Implementation details

The heavy ion track reconstruction is a modified version of the MinimumBiasTracking sequence. It uses pixel triplet track seeds constrained to originate from the reconstructed vertex position. Then, it uses the CKF algorithm written for track reconstruction in proton-proton events, with settings which are tuned for heavy ion collisions. This algorithm is described in SWGuideTrackReco, and the links therein, especially SWGuideTrackRecoSequences.

The main differences in the heavy ions implementation are

  • Due to the combinatorics in high multiplicity central heavy ion events, only pixel triplets (and not pixel pairs) are used in track seeding.
  • The tracking is currently done in a single pass, though recent studies have shown that the standard iterative procedure is very effective in peripheral heavy ion collisions (up to around b=10 fm when the jobs run out of memory). There are plans to develop a set of iterative steps customized to heavy ion needs.

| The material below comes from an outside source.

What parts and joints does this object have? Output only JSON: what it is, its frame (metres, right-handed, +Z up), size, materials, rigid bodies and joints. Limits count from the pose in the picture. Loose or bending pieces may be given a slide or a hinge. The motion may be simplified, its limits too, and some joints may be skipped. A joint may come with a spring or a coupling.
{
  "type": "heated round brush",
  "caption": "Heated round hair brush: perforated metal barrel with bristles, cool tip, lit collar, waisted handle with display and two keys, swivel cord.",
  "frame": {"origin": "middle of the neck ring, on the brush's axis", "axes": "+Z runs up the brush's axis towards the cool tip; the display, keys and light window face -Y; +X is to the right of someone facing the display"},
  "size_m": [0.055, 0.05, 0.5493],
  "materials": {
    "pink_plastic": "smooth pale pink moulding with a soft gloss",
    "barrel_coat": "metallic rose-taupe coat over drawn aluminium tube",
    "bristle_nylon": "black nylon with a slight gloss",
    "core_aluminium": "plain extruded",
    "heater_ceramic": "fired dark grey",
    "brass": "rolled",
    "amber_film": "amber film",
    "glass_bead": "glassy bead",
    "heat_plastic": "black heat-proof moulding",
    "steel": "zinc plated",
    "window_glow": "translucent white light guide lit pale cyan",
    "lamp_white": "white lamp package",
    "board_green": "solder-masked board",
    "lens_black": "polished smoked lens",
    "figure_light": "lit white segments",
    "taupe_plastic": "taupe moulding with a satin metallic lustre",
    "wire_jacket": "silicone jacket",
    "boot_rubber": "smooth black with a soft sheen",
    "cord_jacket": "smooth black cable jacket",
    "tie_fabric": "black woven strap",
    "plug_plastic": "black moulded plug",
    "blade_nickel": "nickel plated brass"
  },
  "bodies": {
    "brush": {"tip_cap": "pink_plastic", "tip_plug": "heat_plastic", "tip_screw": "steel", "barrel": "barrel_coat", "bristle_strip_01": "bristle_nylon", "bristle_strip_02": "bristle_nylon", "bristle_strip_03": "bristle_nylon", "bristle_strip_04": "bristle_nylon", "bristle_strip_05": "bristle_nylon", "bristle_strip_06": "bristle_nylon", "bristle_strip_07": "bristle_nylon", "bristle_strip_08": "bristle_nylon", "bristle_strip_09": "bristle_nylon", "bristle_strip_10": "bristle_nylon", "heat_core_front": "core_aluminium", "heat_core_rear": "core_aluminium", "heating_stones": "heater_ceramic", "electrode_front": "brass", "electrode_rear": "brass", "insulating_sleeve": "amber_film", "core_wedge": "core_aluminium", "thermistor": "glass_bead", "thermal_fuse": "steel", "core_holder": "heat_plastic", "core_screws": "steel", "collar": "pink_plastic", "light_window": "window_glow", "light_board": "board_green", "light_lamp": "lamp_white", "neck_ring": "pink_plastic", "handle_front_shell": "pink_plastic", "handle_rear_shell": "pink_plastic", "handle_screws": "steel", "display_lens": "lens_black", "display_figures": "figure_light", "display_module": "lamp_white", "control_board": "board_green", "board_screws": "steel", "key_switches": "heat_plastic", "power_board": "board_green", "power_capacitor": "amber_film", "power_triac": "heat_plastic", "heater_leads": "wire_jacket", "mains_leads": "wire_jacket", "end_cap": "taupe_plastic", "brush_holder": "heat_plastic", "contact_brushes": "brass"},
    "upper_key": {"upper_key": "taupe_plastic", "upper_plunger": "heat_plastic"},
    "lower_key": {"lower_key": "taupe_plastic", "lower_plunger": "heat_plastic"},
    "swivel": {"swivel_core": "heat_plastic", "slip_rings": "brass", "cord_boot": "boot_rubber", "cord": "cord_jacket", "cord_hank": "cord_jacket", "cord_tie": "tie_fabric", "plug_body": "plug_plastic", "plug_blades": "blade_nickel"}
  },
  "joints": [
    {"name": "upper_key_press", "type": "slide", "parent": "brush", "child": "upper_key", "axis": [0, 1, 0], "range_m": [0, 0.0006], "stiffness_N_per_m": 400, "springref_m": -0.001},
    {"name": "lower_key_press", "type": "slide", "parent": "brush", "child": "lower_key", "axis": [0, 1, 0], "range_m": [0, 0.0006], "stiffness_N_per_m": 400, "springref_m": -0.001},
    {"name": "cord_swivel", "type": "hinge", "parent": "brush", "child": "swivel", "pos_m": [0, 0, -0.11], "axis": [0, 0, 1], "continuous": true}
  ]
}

The individual steps of the heavy-ion tracking and vertexing are described briefly below:

Collection Description
hiPixelClusterVertex A rough estimate of the z-vertex position obtained by maximizing the compatibility of the pixel cluster lengths with their z-positions. This vertex is used to constrain the tracking region for the following step.
hiPixel3ProtoTracks A collection of pixel triplet tracks (without primary vertex constraint and using a variable-size tracking region based on pixel hit multiplicity) that are inputted to the median vertex algorithm
hiPixelMedianVertex The median vertex calculated by the algorithm described in SWGuideHeavyIonVertexReco#Implementation_details
hiSelectedProtoTracks A subset of the prototrack collection consisting of those that are compatible with the median vertex z-position and beamspot transverse position. These are inputted to the slower but more precise 3-d adaptive vertex fitter. The PtMin of the selected prototracks is variably dropped from 1.0 to 0.075 GeV depending on the pixel hit multiplicity, so that peripheral events have more tracks from which to make the vertex
hiPixelAdaptiveVertex The collection of vertices returned by the adaptive offline vertexing algorithm described in SWGuideHeavyIonVertexReco#Implementation_details.
hiBestAdaptiveVertex contains only the adaptive vertex with the most associated tracks
hiSelectedVertex The same as above unless the adaptive algorithm failed (e.g. not enough prototracks), in which case the median vertex is used. If that fails the beamspot is copied as the "selected vertex". The associated errors are also copied over.
hiPixel3PrimTracks The collection of pixel triplet tracks that are constrained to originate from a tracking region around the selected vertex from the previous step. More details may be found in SWGuideSeedingFromHitTriplets.
hiPixelTrackSeeds Generated from the above pixel tracks and used to seed the full tracking.
hiPrimTrackCandidates The track candidates from the trajectory building through the strip tracker. More details may be found in SWGuideCkfTrajectoryBuilder.
hiGlobalPrimTracks The output of a global covariance fit to the above candidates. More details may be found in SWGuideKfTrackProducer.
hiSelectedTracks A subset of the above that pass the track quality cuts described above. The selection is based on the tools described in SWGuideFinalTrackSelectors.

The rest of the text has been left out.